Sérgio Moro e Deltan Dellagnol agem como se estivessem em guerra, como se fossem obrigados a preservar um segredo. Todavia, a preservação do sigilo telefônico deles vai operar efeitos em benefício de Lula. Eles conhecem Direito o suficiente para saber disso. Portanto, devemos concluir que os heróis lavajateiros podem estar esperando um reforço que chegará em segredo para ajudá-los a sair do buraco em que eles se meteram.

É tentador comparar a situação de Lula com a de Asdrúbal e a da dupla Dellagnol e Moro com a situação de Cláudio Nero e Marco Lívio. O problema é que há sempre uma diferença qualitativa entre uma guerra finda cujo resultado é conhecido e um conflito que não chegará ao fim nem mesmo se Lula for solto e os heróis lavajateiros forem presos.

Esse episódio é parte integrante de um conflito muito maior. A origem dele é, sem dúvida alguma, a violência, a exclusão e a exploração dos índios, dos escravos e dos seus descendentes pelos colonos portugueses e seus descendentes. No Brasil o conflito social não é uma consequência de disputas políticas. Ele é um projeto de poder permanente que assume formas diferentes ao longo do tempo.

Enquanto o tecido social brasileiro não for inteiramente rasgado por uma guerra civil ou cuidadosamente suturado com Justiça cada processo como o do Triplex nos colocará à beira de um cataclismo. É inútil acreditar que o Judiciário brasileiro será capaz de distribuir essa Justiça. Ele foi não construído não para fazer isso, nem poderá evitar o cataclismo.

O que o Judiciário tem feito desde sempre é estimular a conciliação de classes. Quando nenhum o acordo político não é possível, ele se coloca firmemente ao lado dos poderosos. Isso explica porque os juízes brasileiros têm uma predileção pela administração dos segredos.

A conduta de Sérgio Moro diante do escândalo provocado pelas informações publicadas pelo The Intercept é idêntica àquela que foi adotada quando o STF mandou lacrar as HDs dos computadores do banqueiro Daniel Dantas. Assim como as informações sensíveis da Operação Satiagraha se tornaram sigilosas, as mensagens que Sérgio Moro e Deltan Dellagnol trocaram ou deixaram de trocar não podem se tornar públicas?

No Brasil existe um conflito simbólico que estrutura o funcionamento do Estado. Ele não é entre Lula e Sérgio Moro, entre Marco Aurélio de Mello e Luiz Fux, nem entre a Lava Jato e a esquerda (essas são meras aparições transitórias do verdadeiro fenômeno). Esse conflito é entre a realidade e sua percepção. Ao respeitável público é negado o direito de conhecer toda a realidade. Apenas os fragmentos dela se tornam conhecidos. Quando há risco da verdade dominar o espaço político o Judiciário não se coloca apenas contra o Direito, ele se levanta como um obstáculo à percepção da realidade factual.

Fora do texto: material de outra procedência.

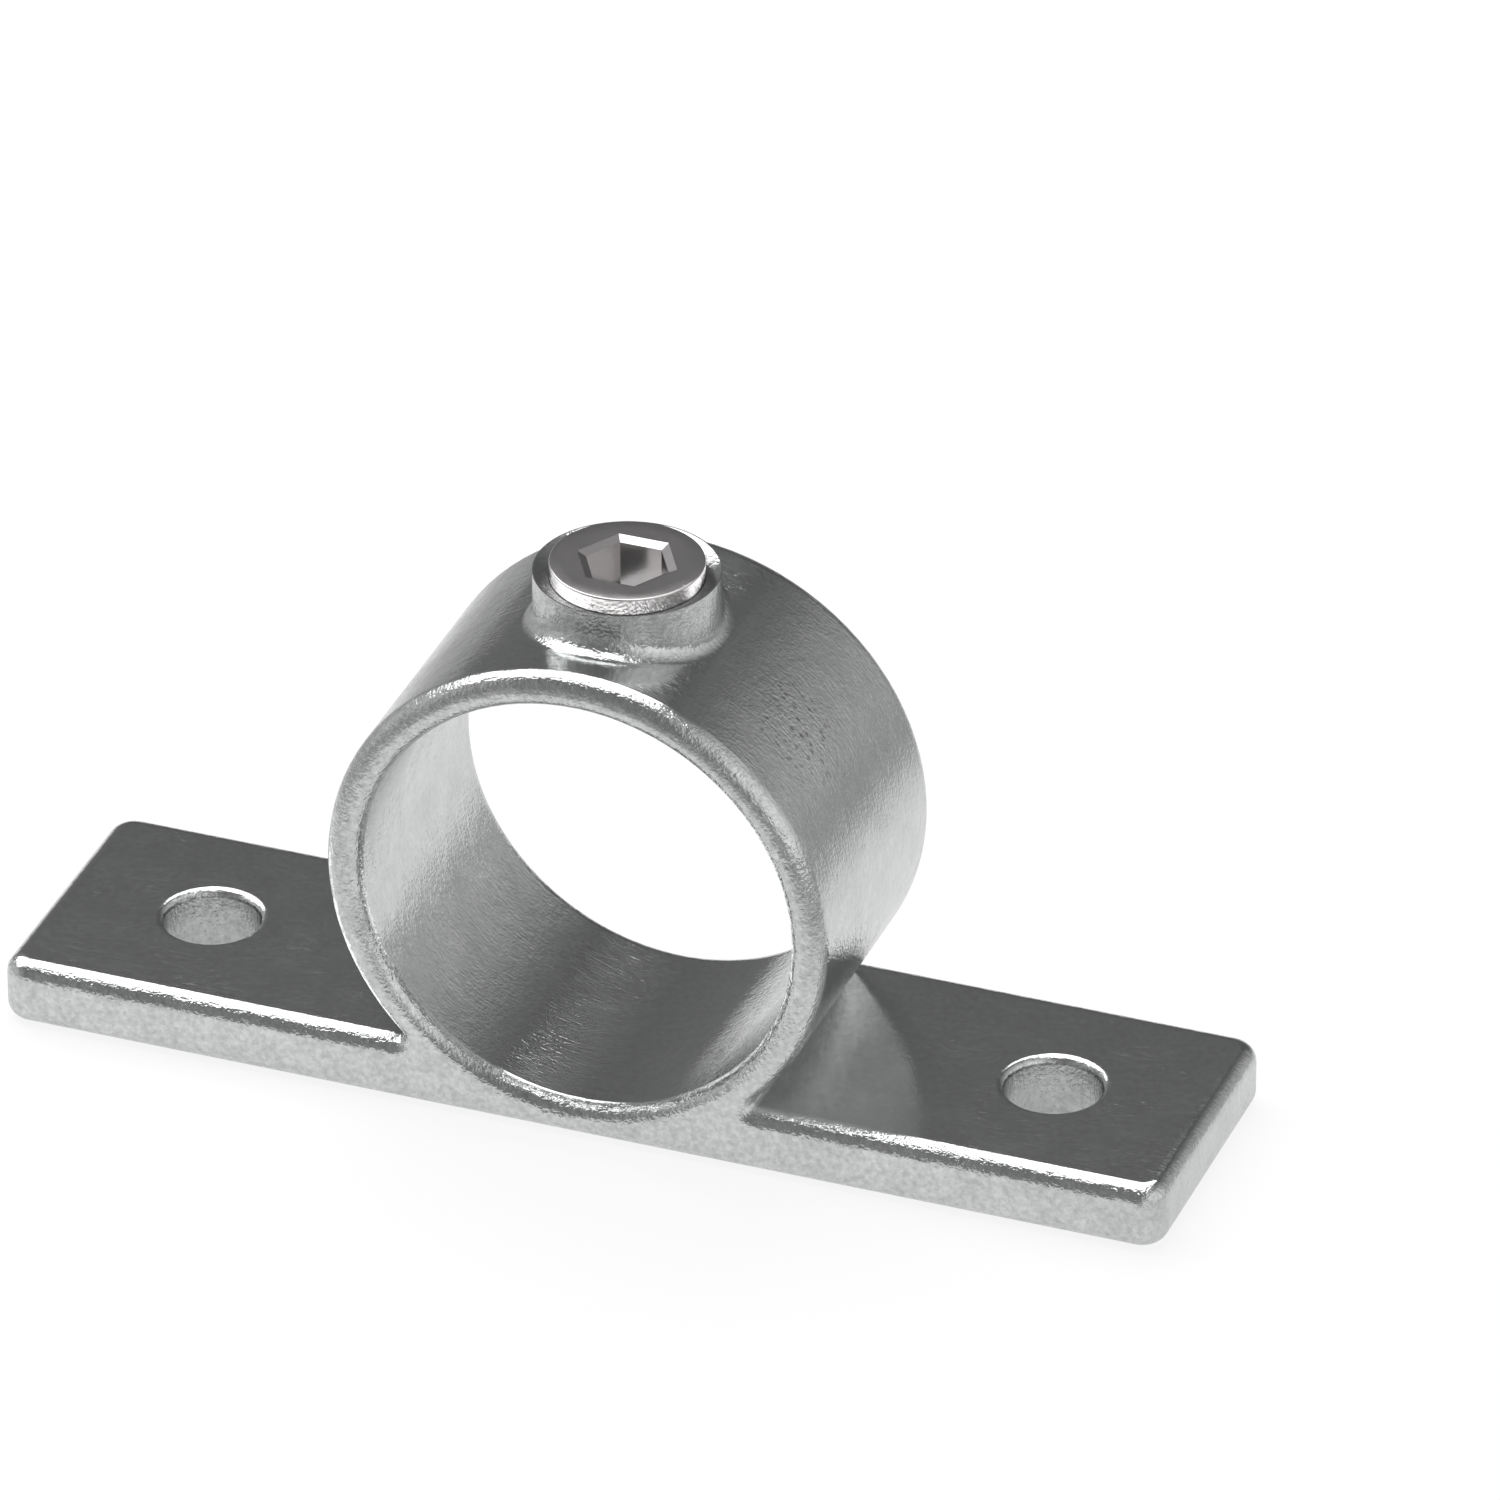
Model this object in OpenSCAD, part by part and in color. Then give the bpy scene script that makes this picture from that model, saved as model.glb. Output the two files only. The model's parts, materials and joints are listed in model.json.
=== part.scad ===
// Base fitting for round tube: a cast socket ring standing on a flat plate with two
// fixing holes, and a set screw in a boss on top that clamps the tube.
// The tube runs along Y, the plate is long in X, and the plate's underside is z = 0.
// All lengths are in millimetres.

/* [Tube and socket ring] */
// Outside diameter of the tube that the ring takes
tube_d = 48.3; // [33.7:0.1:60.3]
// Gap between the tube and the wall of the socket, all round
tube_gap = 0.25; // [0.1:0.05:0.8]
// Wall of the ring
ring_wall = 4; // [3.6:0.1:6]
// Rounding of the ring's outer rims
rim_r = 2; // [1:0.1:2.4]
// Rounding of the socket's two mouths
mouth_r = 1.9; // [0.8:0.1:2.2]

/* [Base plate] */
// Length of the plate
plate_l = 133; // [124:1:170]
// Width of the plate, and of the ring that stands on it
plate_w = 34; // [30:0.5:44]
// Thickness of the plate
plate_t = 7.5; // [6:0.1:10]
// Rounding of the plate's top and bottom edges
plate_edge_r = 2; // [0.8:0.1:2.4]
// Radius of the plate's four upright corners
plate_corner_r = 3; // [2.6:0.1:6]
// Radius of the blend in the notch between ring and plate
notch_r = 0.5; // [0.3:0.1:3]

/* [Fixing holes] */
// Diameter of each fixing hole
hole_d = 10.5; // [6.6:0.1:13]
// Distance between the two hole centres
hole_spacing = 97; // [88:0.5:108]
// Rounding of the holes' mouths, above and below
hole_mouth_r = 0.9; // [0.3:0.1:1.4]

/* [Set screw boss] */
// Height of the boss's rim above the top of the ring
boss_h = 4.4; // [3.6:0.1:8]
// Wall of the boss round the threaded hole, at its rim
boss_wall = 1.7; // [1.4:0.1:3.8]
// Radius of the blend between boss and ring
boss_blend_r = 2.6; // [1:0.1:3]
// Width of the flat land that is left outside the countersink
boss_land = 0.15; // [0.1:0.05:0.6]
// Slope of the countersink in the top of the boss, in degrees
sink_angle = 25; // [15:1:45]

/* [Set screw] */
// Outside diameter of the set screw, a 3/8 inch parallel pipe thread
screw_d = 16.66; // [14:0.01:18]
// Length of the set screw
screw_l = 9.6; // [8:0.05:16]
// Gap between the screw's tip and the tube, with the screw backed off
tip_gap = 0.15; // [0.1:0.05:1]
// Gap between the screw and the wall of its hole, all round
screw_gap = 0.07; // [0.03:0.01:0.15]
// Width across the flats of the key that turns the screw
key_af = 8; // [5:0.5:9]
// Play of the key in its socket
key_play = 0.1; // [0.05:0.05:0.3]
// Depth of the chamfer round the mouth of the hexagon socket
key_chamfer_h = 0.5; // [0.2:0.05:1]
// Width of the chamfer round the mouth of the hexagon socket
key_chamfer_w = 0.85; // [0.3:0.05:1.2]
// Chamfer on the screw's top edge
screw_top_chamfer = 0.15; // [0.1:0.05:1]
// Chamfer on the screw's tip
screw_tip_chamfer = 1; // [0.3:0.1:1.5]
// Depth of the cup in the screw's tip
cup_h = 1.4; // [0.5:0.1:2]
// Width of the edge between the cup and the chamfer of the tip
cup_edge = 0.9; // [0.5:0.1:1.2]

/* [Hidden] */
$fn = 96;

// How far a cutting shape runs past the face that it cuts
past = 1;
// Blends are cut a little too large, so that each crosses the surface that it runs out on. The one
// round the boss is made of small flats, so it needs more than the round one in the notch.
boss_overcut = 0.04;
notch_overcut = 0.004;
tube_r = tube_d / 2;
bore_r = tube_r + tube_gap;
ring_r = bore_r + ring_wall;
// The ring stands level with the underside of the plate
axis_z = ring_r;
ring_top = axis_z + ring_r;
face_y = plate_w / 2;
screw_r = screw_d / 2;
hole_wall_r = screw_r + screw_gap;
boss_r = hole_wall_r + boss_wall;
boss_top = ring_top + boss_h;
sink_r = boss_r - boss_land;
sink_h = (sink_r - hole_wall_r) * tan(sink_angle);
// Radius of the circle that the centre of the ball runs on, which rolls the blend round the boss
roll_r = boss_r + boss_blend_r;
screw_tip_z = axis_z + tube_r + tip_gap;
socket_af = key_af + key_play;
// Steps of the blend round the boss, and across it
groove_steps = 60;
groove_arc_steps = 7;

// Lays a shape that was made along Z so that its z runs along Y
module along_y() rotate([-90, 0, 0]) children();

// Half outline of a disc of radius r and height h, with its corners rounded
module rounded_half_disc(r, h, corner_r) {
    square([r - corner_r, h]);
    translate([0, corner_r]) square([r, h - 2 * corner_r]);
    for (z = [corner_r, h - corner_r])
        translate([r - corner_r, z]) circle(corner_r);
}

// Disc whose two rims are rounded, from z = 0 up. The square keeps the corner circles on one side
// of the axis when they are nearly as large as the disc.
module rounded_disc(r, h, corner_r, angle = 360)
    rotate_extrude(angle = angle) intersection() {
        rounded_half_disc(r, h, corner_r);
        square([r + past, h]);
    }

// Outline of the plate across its length, w wide, with rounded corners
module plate_outline_yz(w) {
    r = plate_edge_r;
    translate([-w / 2 + r, 0]) square([w - 2 * r, plate_t]);
    translate([-w / 2, r]) square([w, plate_t - 2 * r]);
    for (y = [-w / 2 + r, w / 2 - r], z = [r, plate_t - r])
        translate([y, z]) circle(r);
}

// Plate whose edges are rounded all round. It is a bar, two end strips and four quarter discs,
// which meet on plane faces.
module plate() {
    bar_l = plate_l - 2 * plate_corner_r;
    strip_w = plate_w - 2 * plate_corner_r;
    translate([-bar_l / 2, 0, 0])
        rotate([90, 0, 90]) linear_extrude(bar_l) plate_outline_yz(plate_w);
    for (side = [0, 180]) rotate(side) {
        translate([bar_l / 2, strip_w / 2, 0])
            rotate([90, 0, 0]) linear_extrude(strip_w)
                rounded_half_disc(plate_corner_r, plate_t, plate_edge_r);
        for (y = [-1, 1])
            translate([bar_l / 2, y * strip_w / 2, 0])
                rotate(y > 0 ? 0 : -90) rounded_disc(plate_corner_r, plate_t, plate_edge_r, 90);
    }
}

// Ring before it is bored. Its lowest part is left to the plate, whose underside it would touch.
module ring_blank() difference() {
    translate([0, -face_y, axis_z]) along_y() rounded_disc(ring_r, plate_w, rim_r);
    translate([-ring_r, -plate_w, -ring_r]) cube([2 * ring_r, 2 * plate_w, ring_r + plate_t / 2]);
}

// Blend in the notch on one side of the ring: the notch is filled, and a spool is cut out of the
// filling that touches both the ring and the plate
module notch_blend() {
    spool_z = plate_t + notch_r;
    spool_x = sqrt(pow(ring_r + notch_r, 2) - pow(axis_z - spool_z, 2));
    into_ring = (ring_r - rim_r) / (ring_r + notch_r);
    difference() {
        translate([0, face_y, 0]) rotate([90, 0, 0]) linear_extrude(plate_w) polygon([
            [spool_x, spool_z],
            [spool_x * into_ring, axis_z + (spool_z - axis_z) * into_ring],
            [ring_r / 2, plate_t / 2],
            [spool_x, plate_t / 2]
        ]);
        translate([spool_x, -face_y, spool_z]) along_y()
            mouthed_bore(notch_r + notch_overcut, plate_w, plate_edge_r);
    }
}

// Where the ball that rolls in the corner between boss and ring has its centre, at angle a
// round the boss: it touches the boss from outside, and the ring from above
function roll_centre(a) = [
    roll_r * cos(a),
    roll_r * sin(a),
    axis_z + sqrt(pow(ring_r + boss_blend_r, 2) - pow(roll_r * cos(a), 2))
];

// Direction in which the ball rolls, at angle a, and the direction square to it that points up
function roll_slope(a) = roll_r * sin(a) * cos(a) / (roll_centre(a)[2] - axis_z);
function roll_up(a) = let (s = roll_slope(a)) [s * sin(a), -s * cos(a), 1] / sqrt(1 + s * s);

// Angle in the groove's cross-section at which the ball touches the ring. It touches the boss at 180.
function touch_angle(a) = let (down = ([0, 0, axis_z] - roll_centre(a)))
    360 + atan2(down[2] * roll_up(a)[2] + down[0] * roll_up(a)[0], down[0] * cos(a));

// Outline of the groove's cross-section, outwards from the boss and upwards: down into the boss,
// round the ball's path, out into the ring, and closed clear of both
function groove_section(a, r) = let (end = touch_angle(a)) concat(
    [[-r, r]],
    [for (i = [0 : groove_arc_steps])
        let (b = 180 + i * (end - 180) / groove_arc_steps) r * [cos(b), sin(b)]],
    [r * [cos(end) - sin(end), sin(end) + cos(end)], [r, r]]
);

// Closed groove that the ball sweeps round the boss
module rolled_groove() {
    n = groove_arc_steps + 4;
    points = [for (i = [0 : groove_steps - 1])
        let (a = i * 360 / groove_steps)
        for (p = groove_section(a, boss_blend_r + boss_overcut))
            roll_centre(a) + p[0] * [cos(a), sin(a), 0] + p[1] * roll_up(a)];
    faces = [for (i = [0 : groove_steps - 1], j = [0 : n - 1])
        let (a = i * n, b = ((i + 1) % groove_steps) * n, k = (j + 1) % n)
        each [[a + j, b + k, b + j], [a + j, a + k, b + k]]];
    polyhedron(points, faces);
}

// Foot of the boss: what lies inside the ball's path, less the groove that the ball sweeps
module boss_foot() difference() {
    intersection() {
        translate([0, 0, axis_z]) cylinder(r = roll_r, h = ring_r + boss_blend_r);
        translate([0, -roll_r, axis_z]) along_y()
            cylinder(r = ring_r + boss_blend_r, h = 2 * roll_r);
    }
    rolled_groove();
}

// Boss before it is drilled
module boss_blank() {
    translate([0, 0, axis_z]) cylinder(r = boss_r, h = boss_top - axis_z);
    boss_foot();
}

// Cutter for a round hole along Z from z = 0 to z = h, with rounded mouths
module mouthed_bore(r, h, corner_r) rotate_extrude() difference() {
    mouth_edge_r = r + corner_r;
    translate([0, -past]) square([mouth_edge_r, h + 2 * past]);
    translate([mouth_edge_r, corner_r]) circle(corner_r);
    translate([mouth_edge_r, h - corner_r]) circle(corner_r);
    translate([r, corner_r]) square([corner_r + past, h - 2 * corner_r]);
}

module cast_body() color("darkgray") difference() {
    union() {
        plate();
        ring_blank();
        for (side = [0, 180]) rotate(side) notch_blend();
        boss_blank();
    }
    translate([0, -face_y, axis_z]) along_y() mouthed_bore(bore_r, plate_w, mouth_r);
    for (x = [-hole_spacing / 2, hole_spacing / 2])
        translate([x, 0, 0]) mouthed_bore(hole_d / 2, plate_t, hole_mouth_r);
    translate([0, 0, axis_z]) cylinder(r = hole_wall_r, h = boss_top - axis_z + past);
    translate([0, 0, boss_top - sink_h])
        cylinder(r1 = hole_wall_r, r2 = sink_r + past / tan(sink_angle), h = sink_h + past);
}

// Hexagonal hole with its corners on the X axis, wide across its flats
module hexagon_hole(wide, h) cylinder(d = wide / cos(30), h = h, $fn = 6);

// Hexagonal socket from z = 0 up to its chamfered mouth at z = h
module key_socket(h) {
    mouth_af = socket_af + 2 * key_chamfer_w;
    hexagon_hole(socket_af, h);
    translate([0, 0, h - key_chamfer_h])
        cylinder(d1 = socket_af / cos(30), d2 = mouth_af / cos(30), h = key_chamfer_h, $fn = 6);
}

// Hollow set screw, with the key's socket right through it and a cup in its tip
module set_screw() color("silver") translate([0, 0, screw_tip_z]) difference() {
    cup_r = screw_r - screw_tip_chamfer - cup_edge;
    rotate_extrude() polygon([
        [0, 0],
        [screw_r - screw_tip_chamfer, 0],
        [screw_r, screw_tip_chamfer],
        [screw_r, screw_l - screw_top_chamfer],
        [screw_r - screw_top_chamfer, screw_l],
        [0, screw_l]
    ]);
    key_socket(screw_l);
    cylinder(r1 = cup_r, r2 = cup_r - cup_h, h = cup_h);
}

cast_body();
set_screw();
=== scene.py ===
# %% [markdown]
# A base fitting, cast in iron and dipped in zinc
#
# The real fitting is one casting and one screw. Molten iron fills a sand mould in the shape of a ring on
# a flat foot, the rough casting is drilled and tapped, and then it hangs in a bath of molten zinc, which
# leaves a bright skin with fine ripples. A short hollow set screw goes down into the boss on top.
# The casting's form comes with the frame, so this script only smooths it and gives it its skin. The screw
# is made anew here, because a thread is too fine for the frame and too large to be faked with shading.

# %% Load the frame
import json
import math

import bpy
import numpy as np
from mathutils import Matrix, Vector


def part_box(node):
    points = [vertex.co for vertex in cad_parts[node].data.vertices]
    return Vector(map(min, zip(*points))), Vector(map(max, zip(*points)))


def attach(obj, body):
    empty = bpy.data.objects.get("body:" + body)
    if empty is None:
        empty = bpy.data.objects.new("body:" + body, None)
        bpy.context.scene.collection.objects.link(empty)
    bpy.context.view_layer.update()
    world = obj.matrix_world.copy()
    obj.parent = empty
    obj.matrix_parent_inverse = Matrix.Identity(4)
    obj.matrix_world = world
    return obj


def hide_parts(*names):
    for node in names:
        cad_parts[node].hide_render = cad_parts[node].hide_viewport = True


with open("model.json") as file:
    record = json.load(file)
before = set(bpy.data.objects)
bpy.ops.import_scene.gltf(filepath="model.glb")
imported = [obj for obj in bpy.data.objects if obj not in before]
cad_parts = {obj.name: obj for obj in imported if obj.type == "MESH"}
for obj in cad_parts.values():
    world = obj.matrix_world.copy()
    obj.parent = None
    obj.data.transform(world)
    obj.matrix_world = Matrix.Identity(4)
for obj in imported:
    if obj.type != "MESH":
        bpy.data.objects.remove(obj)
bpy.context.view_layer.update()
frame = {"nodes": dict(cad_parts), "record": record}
MM = 0.001

# %% [markdown]
# Sizes that the pieces share
#
# The frame says where everything is. The casting's box gives the plate, and the screw's box gives the
# screw's radius, tip and top. Only what a box can't tell is written down as a number of its own.

# %% Sizes from the frame
cast_low, cast_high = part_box("cast_body")
screw_low, screw_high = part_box("set_screw")
SCREW_R = screw_high.y
SCREW_TIP_Z = screw_low.z
SCREW_L = screw_high.z - screw_low.z
SOCKET = next(m for m in frame["record"]["mounts"] if m["name"] == "tube_socket")
AXIS_Z = SOCKET["pos_m"][2]
BORE_R = SOCKET["dims"]["r_mm"] * MM
print("screw radius, tip and length in mm:", *(round(v / MM, 3) for v in (SCREW_R, SCREW_TIP_Z, SCREW_L)))

# %% [markdown]
# A grid becomes a mesh
#
# The screw and the thread in the boss are grids of points that close on themselves both ways, like the
# skin of a ring. One way runs round the screw's axis, the other runs along the outline of the section.
# Such a skin has no pole and no open edge, so it is a sound solid. The faces join each point to its right
# and upper neighbours.

# %% Helper: closed grid to mesh
SMOOTH_UNDER = math.radians(29)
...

As HDs dos computadores de Daniel Dantas foram lacradas. Ninguém ousa expedir uma ordem judicial obrigando Sérgio Moro e Deltan Dellagnol a entregar, sob pena de prisão, seus celulares à Polícia Federal. Se a PF prender um hacker qualquer e ele disser que produziu os chats antes de entregá-los ao The Intercetpt nunca saberemos a verdade. O procurador e o juiz lavajateiros se tornaram os únicos guardiões do que realmente fizeram longe dos olhos do público, assim como o STF guardou a sete chaves os segredos de Daniel Dantas.

A suspensão da investigação das atividades financeiras de Flávio Bolsonaro a mando do presidente do STF, a impossibilidade de encontrar o verdadeiro responsável pela morte de Marielle Franco e o encerramento pelo TSE do processo sobre as Fake News que elegeram Bolsonaro comprovam o que foi dito aqui. Os encontros “discretos” entre o Ministro do STF Luis Barroso e a dupla Deltan Dellagnol e Sérgio Moro podem ser inseridos nesse contexto, pois não? A verdade nua e crua é dolorosa. Um Judiciário que administra segredos não pode distribuir Justiça.

Cláudio Nero chegou por trás das colinas e entrou no acampamento de Marco Lívio durante a noite em segredo. Sem saber, Asdrúbal já havia sido foi derrotado antes de organizar seu exército para a batalha. Os segredos estão destruindo a democracia brasileira desde a interrupção da Operação Satiagraha “com o Supremo com tudo”.

O mal estar causado pelo The Intercept é a única novidade. O Brasil finalmente está grávido. Não sabemos exatamente o que vai nascer, mas é evidente que nunca mais será possível ao Judiciário conservar a imobilidade social administrando segredos. Aliás, nesse momento não adiantará nada a PF aplicar o golpe do hacker arrependido para tentar legitimar a Lava Jato. O Estado já não pode mais definir os limites dos debates que irão incendiar a arena política e eventualmente algumas repartições públicas.